Irrespective of the Section 603 drafting error, there has been an increasingly active and vocal lobbying campaign from large employer retirement plan sponsor groups and their retirement plan recordkeepers to get Congress to provide a two-year delay of the Section 603 Roth catch-up requirement. These groups, including the American Retirement Association, wrote a letter to the Four Corners on June 29, 2023. 


In the letter, the groups explained that proper systems do not yet exist and cannot be built within a year to instantly coordinate payroll systems with plan recordkeeping systems to ensure compliance with Section 603 before it becomes effective in 2024. Therefore, if relief from Section 603 compliance is not granted before the Fall, many plan sponsors will be, as a practical matter, forced to eliminate all catch-up contributions in their retirement plans, at least until they get updated systems in place. 

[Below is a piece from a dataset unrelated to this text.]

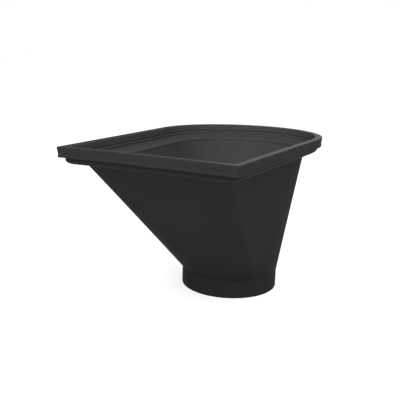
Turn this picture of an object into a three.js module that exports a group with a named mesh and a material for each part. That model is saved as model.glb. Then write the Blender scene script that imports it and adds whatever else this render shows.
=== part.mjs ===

It is also unclear if the Treasury Department has the authority or willingness to implement a two-year delay or provide some other type of Section 603 compliance relief. As the clock continues to tick with no Section 603 legislative or administrative actions forthcoming, plan sponsors will face increasingly unsavory choices as the days grow shorter in 2023. 



All comments
Cynthia Tacheny
2 months 2 weeks ago
I don't see where the legislation has addressed those ADP failure-induced catch-ups. Must those amounts then be converted to Roth? Would that be for the year deferred or for the year they would have been distributed if not recharacterized? And what a burden on those doing the administration - now nearly every ADP test will require additional time and paperwork to convert the "would be refunds but are now Roth catch-up" contributions. Though not for all HCEs as some might be ownership-attributed and have earned less than $145,000 in the prior year. This whole thing is a mess.
Timothy Brown
1 month 2 weeks ago
Agreed, it is a mess. The recharacterization problem you bring up is huge. I have seen some providers change the plan document so that all catch up contributions are Roth. But that still doesn't address the issue you bring up.